The Downtown Mobility Plan’s first phase will create Class VI bike tracks on:

  • Beech Street from Pacific Highway to Sixth Avenue
  • Sixth Avenue from Beech Street to Harbor Drive
  • J Street from 1st Avenue to Park Boulevard

These tracks are two-way cycle tracks (special bike lanes that provide a right-of-way for cyclists and scooter riders within the roadway). Parked cars, flex posts, and or grade variations will separate the tracks from vehicular traffic. When all three phases are fully built-out, the Downtown Mobility Plan will provide 9.3 miles of these two-way cycle tracks around downtown San Diego, connecting points like the Convention Center with Balboa Park.

photo of DMP press conference Dec 21, 2018
R-L: CM Chris Ward, Mayor Faulconer, SDCBC's Andy Harkan, BikeSD's Nicole Burgess, and Randy Torres-Van Vleck at the press conference announcing the start of the Downtown Mobility Plan bikeway. - Dec 21, 2018

More on this from the San Diego Union-Tribune story. We applaud the mayor for getting this often-delayed project out of the City’s Streets Division and onto city streets.

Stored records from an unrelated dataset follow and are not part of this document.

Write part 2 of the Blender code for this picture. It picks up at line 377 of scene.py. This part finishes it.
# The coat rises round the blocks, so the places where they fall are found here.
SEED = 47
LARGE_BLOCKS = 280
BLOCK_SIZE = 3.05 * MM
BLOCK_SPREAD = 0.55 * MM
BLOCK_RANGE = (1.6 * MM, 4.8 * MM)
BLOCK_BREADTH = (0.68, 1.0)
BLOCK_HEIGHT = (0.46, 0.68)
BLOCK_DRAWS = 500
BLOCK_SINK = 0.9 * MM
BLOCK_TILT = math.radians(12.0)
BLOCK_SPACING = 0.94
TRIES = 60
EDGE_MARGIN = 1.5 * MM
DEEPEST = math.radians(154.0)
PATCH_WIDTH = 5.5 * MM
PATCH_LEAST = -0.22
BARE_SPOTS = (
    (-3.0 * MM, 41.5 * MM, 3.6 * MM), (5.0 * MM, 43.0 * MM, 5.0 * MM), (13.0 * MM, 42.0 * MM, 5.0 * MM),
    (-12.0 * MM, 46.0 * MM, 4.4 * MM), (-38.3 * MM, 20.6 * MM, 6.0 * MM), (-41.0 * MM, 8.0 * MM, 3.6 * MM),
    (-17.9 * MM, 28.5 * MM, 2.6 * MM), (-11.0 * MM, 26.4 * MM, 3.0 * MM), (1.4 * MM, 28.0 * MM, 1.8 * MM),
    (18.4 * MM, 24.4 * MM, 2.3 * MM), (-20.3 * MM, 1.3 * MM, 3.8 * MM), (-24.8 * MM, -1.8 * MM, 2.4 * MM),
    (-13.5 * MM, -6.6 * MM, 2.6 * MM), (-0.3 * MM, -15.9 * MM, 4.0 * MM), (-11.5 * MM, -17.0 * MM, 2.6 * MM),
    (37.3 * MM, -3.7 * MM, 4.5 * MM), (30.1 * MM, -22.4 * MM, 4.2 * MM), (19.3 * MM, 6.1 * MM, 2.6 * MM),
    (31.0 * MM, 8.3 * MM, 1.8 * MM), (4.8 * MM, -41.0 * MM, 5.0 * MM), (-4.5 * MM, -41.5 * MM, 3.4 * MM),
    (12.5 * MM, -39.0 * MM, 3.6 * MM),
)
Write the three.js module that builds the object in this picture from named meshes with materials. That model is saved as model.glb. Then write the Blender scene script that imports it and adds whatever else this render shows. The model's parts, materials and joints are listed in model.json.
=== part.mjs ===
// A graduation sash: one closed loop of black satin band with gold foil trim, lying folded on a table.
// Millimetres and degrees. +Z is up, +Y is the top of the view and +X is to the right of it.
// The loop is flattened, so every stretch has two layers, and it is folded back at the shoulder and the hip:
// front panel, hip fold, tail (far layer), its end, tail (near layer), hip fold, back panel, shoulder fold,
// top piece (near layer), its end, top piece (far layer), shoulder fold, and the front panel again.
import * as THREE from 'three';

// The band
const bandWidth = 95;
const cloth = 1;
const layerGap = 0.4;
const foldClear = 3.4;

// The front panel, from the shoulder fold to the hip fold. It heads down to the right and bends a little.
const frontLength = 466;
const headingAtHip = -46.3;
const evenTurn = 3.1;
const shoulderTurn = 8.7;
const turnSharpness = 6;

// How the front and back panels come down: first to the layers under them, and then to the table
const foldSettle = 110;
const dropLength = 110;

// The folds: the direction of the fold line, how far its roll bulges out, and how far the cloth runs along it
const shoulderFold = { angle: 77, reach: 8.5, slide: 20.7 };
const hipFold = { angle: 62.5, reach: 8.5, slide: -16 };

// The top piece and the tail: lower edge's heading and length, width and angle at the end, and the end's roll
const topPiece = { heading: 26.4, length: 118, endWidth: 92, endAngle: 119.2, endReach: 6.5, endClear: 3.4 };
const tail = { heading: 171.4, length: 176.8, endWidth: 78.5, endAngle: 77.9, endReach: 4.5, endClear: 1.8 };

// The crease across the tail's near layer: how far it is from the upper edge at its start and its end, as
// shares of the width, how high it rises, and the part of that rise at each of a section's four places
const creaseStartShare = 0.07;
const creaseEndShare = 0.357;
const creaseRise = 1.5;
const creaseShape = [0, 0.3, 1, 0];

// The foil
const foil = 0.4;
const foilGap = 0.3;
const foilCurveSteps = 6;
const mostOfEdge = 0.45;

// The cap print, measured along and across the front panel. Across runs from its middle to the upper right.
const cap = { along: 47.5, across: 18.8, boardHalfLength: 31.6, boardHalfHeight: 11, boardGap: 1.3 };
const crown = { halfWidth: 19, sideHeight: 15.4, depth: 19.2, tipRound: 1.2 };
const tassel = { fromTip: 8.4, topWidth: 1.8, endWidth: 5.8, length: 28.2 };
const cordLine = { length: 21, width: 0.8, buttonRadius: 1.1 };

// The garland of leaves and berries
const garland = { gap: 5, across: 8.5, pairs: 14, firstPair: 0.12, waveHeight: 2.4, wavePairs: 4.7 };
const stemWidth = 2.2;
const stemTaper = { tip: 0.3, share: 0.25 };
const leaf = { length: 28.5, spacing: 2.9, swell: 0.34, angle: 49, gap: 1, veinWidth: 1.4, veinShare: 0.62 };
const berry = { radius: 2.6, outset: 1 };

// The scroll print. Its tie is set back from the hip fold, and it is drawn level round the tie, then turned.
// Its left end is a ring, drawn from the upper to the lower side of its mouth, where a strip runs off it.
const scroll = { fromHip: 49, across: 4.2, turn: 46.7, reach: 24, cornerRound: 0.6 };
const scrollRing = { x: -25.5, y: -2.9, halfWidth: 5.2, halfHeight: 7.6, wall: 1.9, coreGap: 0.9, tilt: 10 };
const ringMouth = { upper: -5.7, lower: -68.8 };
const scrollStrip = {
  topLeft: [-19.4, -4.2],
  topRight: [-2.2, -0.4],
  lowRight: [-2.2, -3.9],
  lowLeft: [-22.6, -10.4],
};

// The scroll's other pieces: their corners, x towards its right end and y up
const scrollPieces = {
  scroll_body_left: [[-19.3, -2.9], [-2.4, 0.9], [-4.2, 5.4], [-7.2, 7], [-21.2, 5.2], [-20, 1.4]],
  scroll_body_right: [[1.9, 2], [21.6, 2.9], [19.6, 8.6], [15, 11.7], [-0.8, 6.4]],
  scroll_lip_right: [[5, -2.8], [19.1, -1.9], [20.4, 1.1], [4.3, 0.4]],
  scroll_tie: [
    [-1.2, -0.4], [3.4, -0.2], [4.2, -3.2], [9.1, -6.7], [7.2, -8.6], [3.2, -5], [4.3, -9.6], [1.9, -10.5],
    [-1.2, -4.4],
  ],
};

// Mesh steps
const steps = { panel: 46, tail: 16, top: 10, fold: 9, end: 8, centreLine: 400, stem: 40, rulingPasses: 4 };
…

While Phase 1 is a great start, Phases 2 and 3 represent the greater share of the Downtown Mobility Plan bikeways and will likely not unfold as quickly or easily as Phase 1. Natalia Torres, Associate Civil Engineer for the City’s Streets Division, explained that the later Downtown phases may not be managed by the City’s Streets Division but instead may be handled by the Department of Public Works (DPW). For those not familiar with the city’s bifurcated engineering divisions, this could be bad news for cyclists and scooter users because DPW is often slower to roll out infrastructure. DPW staff typically handle physical infrastructure like drains, underground wiring, and things like Americans with Disability Compliance elements. DPW often takes longer because they deal less often with things like bikeway design and surface configuration. And given that later phases of the Plan involved difficult pedestrian and bike connections to the notoriously bad Pacific Coast Highway, this challenge will be significant for DPW staff to handle.

RideSD, BikeSD and other mobility advocates will need to continue to press the city to move forward on the DMP, especially to push the city to use the Streets Division to implement Phase 2 and 3 of the plan so that it doesn’t get slowed down. And we expect continued opposition from groups like the Little Italy Association, which has a history of opposing bike lanes in their district.

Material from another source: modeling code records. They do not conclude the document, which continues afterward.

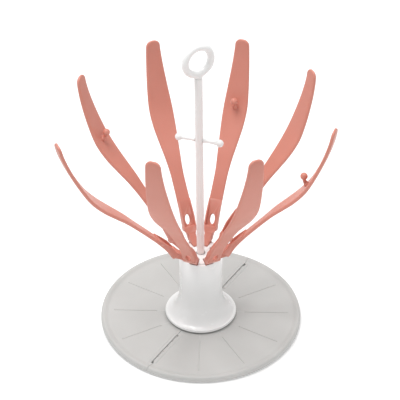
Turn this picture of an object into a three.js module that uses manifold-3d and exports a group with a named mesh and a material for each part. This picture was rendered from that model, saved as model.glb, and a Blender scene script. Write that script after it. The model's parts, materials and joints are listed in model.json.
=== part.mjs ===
// Bottle drying rack: two hinged half-trays, a flared column, eight folding arms and a central mast
// with a finger ring. Millimetres, +Z up, origin on the ground under the column's axis.
// An azimuth is measured from the front (-Y) toward +X.

import * as THREE from 'three';
import { mergeVertices } from 'three/addons/utils/BufferGeometryUtils.js';
import Module from 'manifold-3d';

const wasm = await Module();
wasm.setup();

// ---- Driving dimensions ----------------------------------------------------------------------

const FIT = 0.35; // clearance between neighbouring pieces
const WELD = 1e-4; // vertices closer than this are one vertex
const ROUND = 16; // sides of a small round piece
const WIDE_ROUND = 28; // sides of a large round piece
const OVERSHOOT = 2; // how far a cutter runs past the face it opens

const SEAM_AZIMUTH = -31.5; // the half-trays meet along this diameter
const TRAY = { radius: 98, bore: 30, underside: 2.3, surface: 4.8, rimTop: 7, sides: 48 };
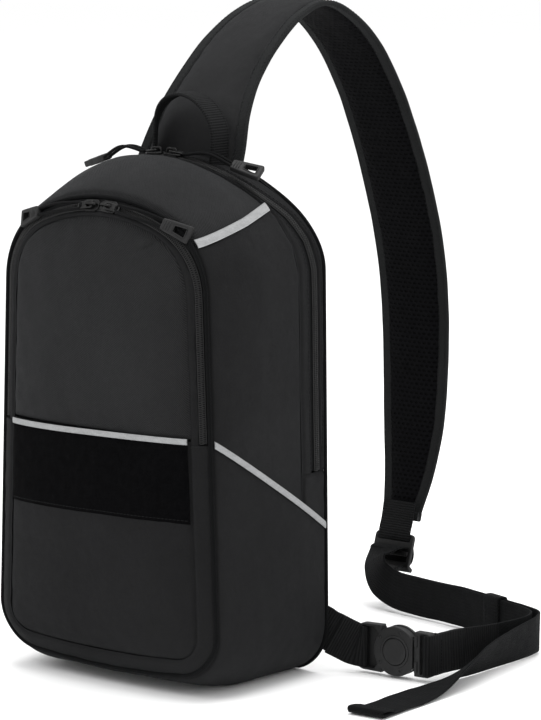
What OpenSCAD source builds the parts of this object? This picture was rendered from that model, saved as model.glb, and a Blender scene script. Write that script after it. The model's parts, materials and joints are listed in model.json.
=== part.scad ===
// Sling backpack with one padded shoulder strap. The front faces -Y, +Z is up,
// and the origin is the middle of the flat bottom.

/* [Bag body] */
// Height of the body at its crown
bag_top = 376; // [372:1:380]
// Half the width of the body at its foot
bag_foot = 103; // [101:1:105]
// Half the width of the body at its shoulders
bag_shoulder = 100; // [98:1:102]
// Y of the back edge seam
back_y = 62; // [60:1:64]
// Y of the seam where the front pocket joins the body
front_y = -60; // [-62:1:-59]
// Thickness of the padded fabric walls
wall = 2.6; // [2:0.2:3.2]

/* [Front pocket] */
// Height of the pocket's outer seam at its crown
pocket_top = 351; // [349:1:353]
// Height of the lower end of that seam
pocket_low = 13; // [11:1:15]
// Half the width of the pocket at its foot
pocket_foot = 102; // [100:1:102]
// How far the sloping gusset comes in all round
gusset_in = 13.5; // [12:0.5:15]
// How far the sloping gusset comes forward
gusset_out = 7; // [6:0.5:8]
// Height of the reflective tape, where the pocket flap folds
fold_z = 187; // [185:1:190]

/* [Strap] */
// Thickness of the strap's foam and cover
strap_t = 7; // [6:0.5:9]
// Width of the adjusting webbing
web_w = 30; // [28:1:30]
// Thickness of the adjusting webbing
web_t = 1.6; // [1.2:0.1:1.8]

/* [Hidden] */
$fn = 32;

cloth = [0.16, 0.16, 0.165];
twill = [0.19, 0.19, 0.195];
mesh_black = [0.05, 0.05, 0.055];
web_black = [0.09, 0.09, 0.09];
silver = [0.75, 0.76, 0.77];
nickel = [0.35, 0.34, 0.33];
plastic = [0.17, 0.17, 0.17];
lining = [0.3, 0.3, 0.31];

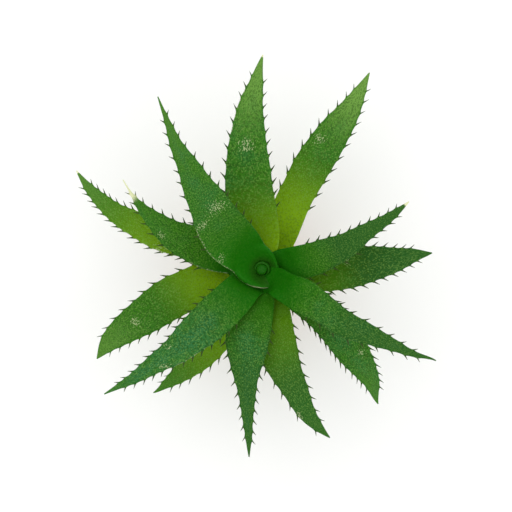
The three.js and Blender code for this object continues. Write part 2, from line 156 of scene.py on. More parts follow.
class SucculentLeafSettings(bpy.types.PropertyGroup):
    """Sizes and colours of the leaves."""

    stations: IntProperty(
        name="Stations", description="Rings of points along one leaf", default=120, min=20)
    ring_points: IntProperty(
        name="Ring points", description="Points round one leaf", default=32, min=12)
    thorn_width: length_setting("Thorn width", "Width of a thorn just above its foot", 1.4)
    margin_swell: length_setting("Margin swell", "How far the margin swells out under a thorn", 0.6)
    rib_depth: length_setting("Rib depth", "Depth of the fine ribs that run along the blade", 0.07)
    green: colour_setting("Green", "Skin half way along a leaf", "#34700e")
    deep: colour_setting("Deep green", "Grains of deeper green in the skin", "#164804")
    # Painted shade: the heart green on the upper leaves near the heart and the young green of the rolled
    # heart leaves stand in for the shade in the middle of the rosette.
    shaded: colour_setting("Heart green", "Skin of the upper leaves near the heart", "#106c02")
    young_shaded: colour_setting("Young green", "Skin of the rolled leaves in the heart", "#0c5f00")
    # This green also paints a thin line of shade along the margins of every blade.
    tip: colour_setting("Tip green", "Skin of the outer part of the darker leaves", "#1d4e1c")
    lime: colour_setting("Lime", "Skin near the seat of the lower leaves", "#90bb0a")
    # This colour also paints the sheen down the middle of the upper leaves.
    bloom: colour_setting("Wax bloom", "Blue-green wax on the upper leaves", "#2d6c38")
    pale: colour_setting("Pale green", "Skin near the tips of the outer leaves", "#7aa64a")
    cream: colour_setting("Cream", "Dry tips, margins and healed scuffs", "#dfe2b4")
    under: colour_setting("Underside", "Skin of the lower face", "#4d8038")
    thorn: colour_setting("Thorn", "Horny thorns", "#35481c")


class SucculentPotSettings(bpy.types.PropertyGroup):
    """Sizes and colours of the pot."""

    wall: length_setting("Wall", "Thickness of the wall", 4)
    floor: length_setting("Floor", "Thickness of the floor", 5)
    collar_height: length_setting("Collar height", "Height of the collar round the mouth", 17)
    collar_step: length_setting("Collar step", "How far the collar stands out", 2.4)
    ease: length_setting("Eased edge", "Radius of the worn edges", 1.2)
    drain_radius: length_setting("Drain radius", "Radius of a drainage hole", 4.5)
    drain_ring: length_setting("Drain ring", "Distance of the holes from the axis", 16)
    drain_count: IntProperty(name="Drains", description="Number of drainage holes", default=3, min=0)
    clay: colour_setting("Clay", "Fired clay", "#b06a48")
    lime_stain: colour_setting("Lime stain", "Lime that water left on the clay", "#dcc3ab")
    damp: colour_setting("Damp", "Darker clay where water stays", "#84482f")


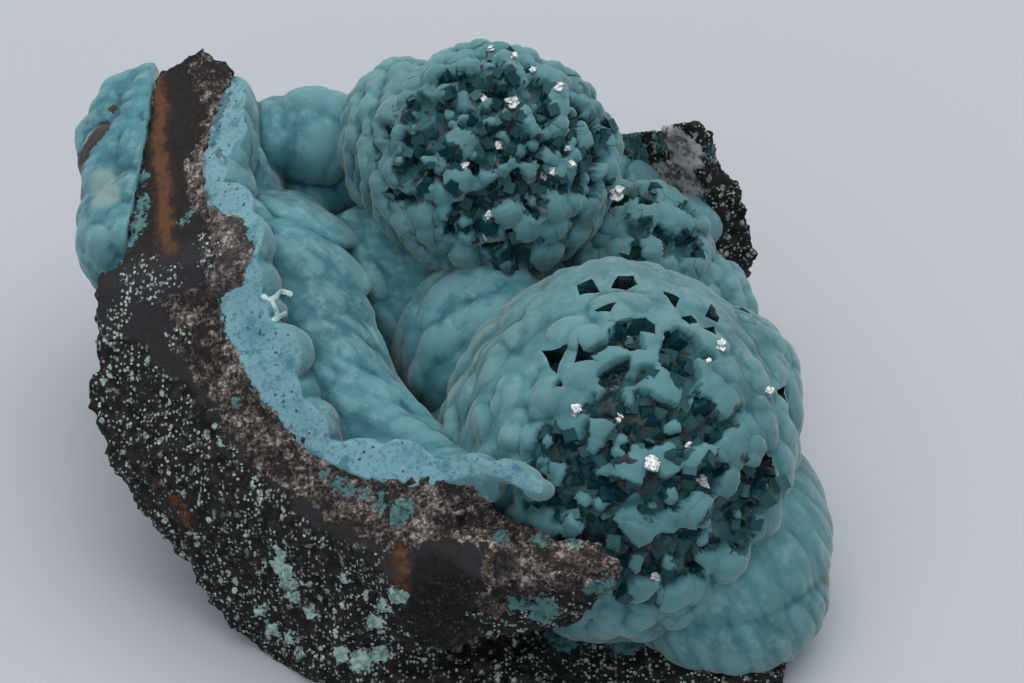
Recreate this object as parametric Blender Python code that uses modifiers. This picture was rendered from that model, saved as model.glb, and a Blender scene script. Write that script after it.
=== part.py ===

Even though today was a day to celebrate a small victory for biking, scooting, and walking safety, there’s a long road ahead to complete the full vision of the Downtown Mobility Plan. The news media will move on from this story. Elected officials may change or depart. Engineering staff may move on to other projects. But RideSD will be there, making sure that the Downtown Mobility Plan continues to get attention and move towards full completion.